The paradox of nu-metal is that anger, even righteous anger, can be a trapdoor to places we don’t want to go. We want to be right, we want to be justified, we want to rage against the outside forces arrayed against us. And all too often, the anger becomes a comfort, a way to hide from ourselves and the damage we do to the people around us. We’ve spilled plenty of ink already about aging nu-metallers falling down the rabbit hole of right-wing grievance politics, but leftist spaces are far from immune to the abuses that arise when self-pity becomes just too compelling. Cóndor is a dangerous album, in much the same way our oft-maligned genre is a double-edged sword. We want catharsis, we want release, and we want those who grace us with that catharsis to be good people, the way we imagine ourselves. And too often, they aren’t. We live in an era of canceled and quasi-canceled bands, ejected members. Notes app apologies are a meme at this point. Accountability is a worthwhile goal of any community – we need mechanisms to protect each other from bad actors and rehabilitate the folks who can be rehabilitated. But things get messy when we want to be right more than we want to be accountable.

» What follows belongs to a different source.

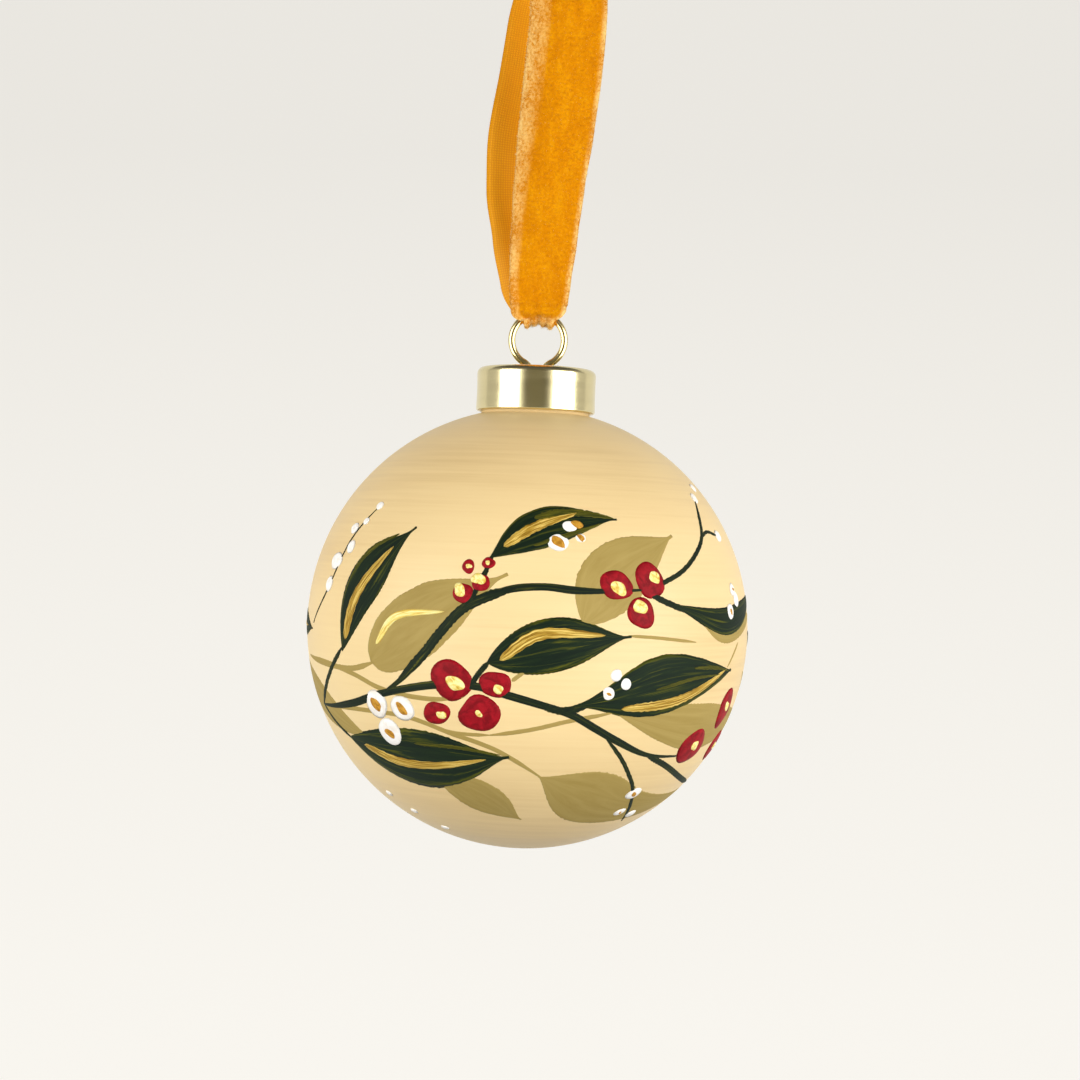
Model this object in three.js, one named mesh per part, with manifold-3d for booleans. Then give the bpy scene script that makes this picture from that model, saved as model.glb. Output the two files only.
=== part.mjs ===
// Glass ball ornament: a blown, hand-painted glass ball hung by its brass cap and sprung wire hanger
// from a loop of velvet ribbon. Millimetres, +Z up. The origin is the hang point, under the ribbon's
// knot at the inside top of the loop, and every other height is worked down from it.
import * as THREE from 'three';
import { mergeVertices } from 'three/addons/utils/BufferGeometryUtils.js';
import Module from 'manifold-3d';

// ---------------------------------------------------------------- driving dimensions
const BALL_R = 40;               // outside radius of the blown ball
const GLASS = 0.8;               // wall of the ball and its neck
const NECK_R = 9.8;              // outside radius of the neck under the cap
const SHOULDER_R = 0.5;          // small fillet where the neck leaves the ball
const CAP_R = 10.85;             // outside radius of the drawn cap
const CAP_H = 8;                 // height of the cap
const CAP_WALL = 0.5;            // sheet the cap is drawn from
const CAP_EDGE_R = 1.2;          // rounded top edge of the cap
const HEM_H = 0.9;               // turned-in hem at the cap's mouth
const CAP_TO_CENTRE = 39.2;      // mouth of the cap down to the ball's centre
const WIRE_R = 0.65;             // hanger wire
const LOOP_R = 4.8;              // hanger loop, centre line
const LOOP_LIFT = 5.3;           // cap's top up to the loop's centre
const SHANK_X = 1.4;             // half distance between the two shanks
const SHANK_DEPTH = 1.8;         // how far the shanks reach below the cap's top
const LEG_DEPTH = 24;            // how far the sprung legs reach below the cap's top
const LEG_SPREAD = 12.2;         // how far the legs stand out from the axis
const RIBBON_W = 15.6;           // velvet ribbon, full width
const RIBBON_T = 1.2;            // its thickness with the pile
const DROP = 76;                 // hang point down to the hanger loop's centre
const GAP = 0.3;                 // clearance where two pieces touch

// heights worked out from them
const LOOP_Z = -DROP;
const CAP_TOP = LOOP_Z - LOOP_LIFT;
const CAP_MOUTH = CAP_TOP - CAP_H;
const BALL_Z = CAP_MOUTH - CAP_TO_CENTRE;

const wasm = await Module();
wasm.setup();

const COLOURS = {
  glass: { color: 0xf6dcab, roughness: 0.45, metalness: 0 },
  brass: { color: 0xd8c27a, roughness: 0.18, metalness: 1 },
  velvet: { color: 0xe08c08, roughness: 0.95, metalness: 0 },
};

function piece(name, geometry, finish) {
  const mesh = new THREE.Mesh(geometry, new THREE.MeshStandardMaterial(COLOURS[finish]));
  mesh.name = name;
  return mesh;
}

// ---------------------------------------------------------------- shape helpers
// A profile of (radius, height) points turned about the Z axis.
function turned(profile, sides) {
  const points = profile.map(([r, z]) => new THREE.Vector2(r, z));
  return new THREE.LatheGeometry(points, sides).rotateX(Math.PI / 2);
}

// Points on a circular arc in the (radius, height) plane, from one angle to the other, in radians.
function arc(centreR, centreZ, radius, from, to, steps) {
  return Array.from({ length: steps + 1 }, (_, i) => {
    const angle = from + ((to - from) * i) / steps;
    return [centreR + radius * Math.cos(angle), centreZ + radius * Math.sin(angle)];
  });
}

// Round wire along a smooth line through the points.
function wire(points, steps) {
  const section = new THREE.Shape().absarc(0, 0, WIRE_R, 0, 2 * Math.PI, false);
  const extrudePath = new THREE.CatmullRomCurve3(points, false, 'centripetal');
  return new THREE.ExtrudeGeometry(section, { steps, curveSegments: 5, bevelEnabled: false, extrudePath });
}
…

Cóndor is a challenging album, for the reasons it sets out to be challenging and for the reasons it would rather avoid confronting. It undeniably raises the bar for what rap metal can do, in the same way that groups like UnityTX and Notions are doing in the Anglosphere. But it’s also uncomfortably of our time, offering an idealistic promise of what could be while drowning in brutal reminders of who we are, while failing to come to grips with the darker realities of what we have done and are actively doing to each other. Sometimes, to paraphrase Tucker Max, the devil comes as the answer to your prayers. Lord help us if we aren’t ready.